Le Conseil de sécurité de l'ONU a autorisé lundi les convois humanitaires destinés à la Syrie à passer par les frontières extérieures du pays sans l'accord de Damas, ce qui permettra d'aider un million de civils dans des zones tenues par l'opposition.

Une résolution en ce sens a été adoptée à l'unanimité, y compris par la Russie et la Chine, qui ont mis leur veto à quatre projets de résolution occidentaux depuis le début du conflit syrien il y a plus de trois ans.

Les passages transfrontaliers se feront par quatre points, dont deux en Turquie (Bab al-Salam et Bab al-Hawa), un en Irak (Al Yarubiyah) et un en Jordanie (Al-Ramtha). Le chargement des camions sera soumis, avant de franchir la frontière, à un «mécanisme de contrôle» établi par l'ONU «afin de confirmer la nature humanitaire des cargaisons» et les autorités syriennes seront simplement informées.

L'ONU estime que ce système devrait permettre de ravitailler en nourriture et médicaments entre 1,3 et 1,9 million de civils supplémentaires, dans des zones tenues par la rébellion armée. Pour l'instant, la majeure partie de l'aide humanitaire est obligée de transiter par Damas et profite aux régions tenues par les forces gouvernementales.

Selon les Nations unies, 10,8 millions de Syriens ont besoin de secours et les travailleurs humanitaires ont du mal à atteindre 4,7 millions d'entre eux, dont certains assiégés par les troupes gouvernementales ou rebelles. Trois millions de Syriens se sont aussi réfugiés dans les pays voisins et le conflit a fait plus de 150.000 morts depuis mars 2011.

Aux termes de la résolution, le Conseil «décide que les agences humanitaires de l'ONU et leurs partenaires sont autorisés à utiliser des itinéraires à travers les lignes de front et les points de passage frontaliers de Bal al-Salam, Bab al-Hawa, Al Yarubiyah et Al-Ramtha, en plus de ceux déjà en usage», dans le but de secourir les civils «par les voies les plus directes».

Cette autorisation est valable pour six mois et devra être renouvelée par le Conseil.

Longues négociations 

Celui-ci exige aussi des belligérants qu'ils facilitent l'acheminement «sans entrave» de l'aide et garantissent la sécurité des humanitaires.
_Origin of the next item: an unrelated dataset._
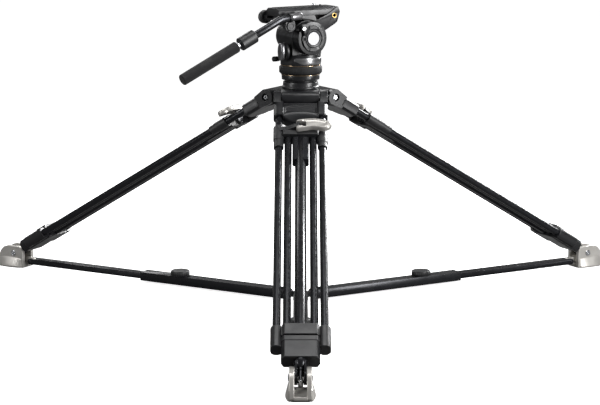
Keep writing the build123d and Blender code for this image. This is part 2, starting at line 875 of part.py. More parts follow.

Les négociations sur le texte ont duré cinq semaines. Moscou proposait un contrôle des camions laissant au gouvernement syrien un droit de regard alors que les Occidentaux refusaient que Damas puisse ralentir l'acheminement de l'aide, comme l'ONU l'accuse régulièrement de le faire.

La résolution ne va pas aussi loin que ce que souhaitaient ses promoteurs (Australie, Luxembourg et Jordanie), qui voulaient une liberté totale de passage transfrontalier.

L'autre point litigieux a été la question des éventuelles sanctions si Damas ou l'opposition ne jouaient pas le jeu, les Occidentaux faisant valoir qu'une précédente résolution adoptée en février sur l'accès humanitaire était restée lettre morte.

Finalement, le texte prévoit «des mesures supplémentaires en cas de non-respect par l'une ou l'autre des parties syriennes» de la nouvelle résolution ou de la précédente, sans autre précision. Il faudra de toute façon dans ce cas une nouvelle décision du Conseil, que la Russie pourra bloquer.

Au départ, les Occidentaux souhaitaient une résolution sous chapitre 7 de la Charte de l'ONU, c'est-à-dire assortie de mesures coercitives comme des sanctions économiques. Mais Moscou et Pékin y voyaient une ligne rouge à ne pas franchir.

Le gouvernement syrien s'est de son côté montré menaçant, affirmant qu'il considérerait comme une agression tout passage de sa frontière sans son accord.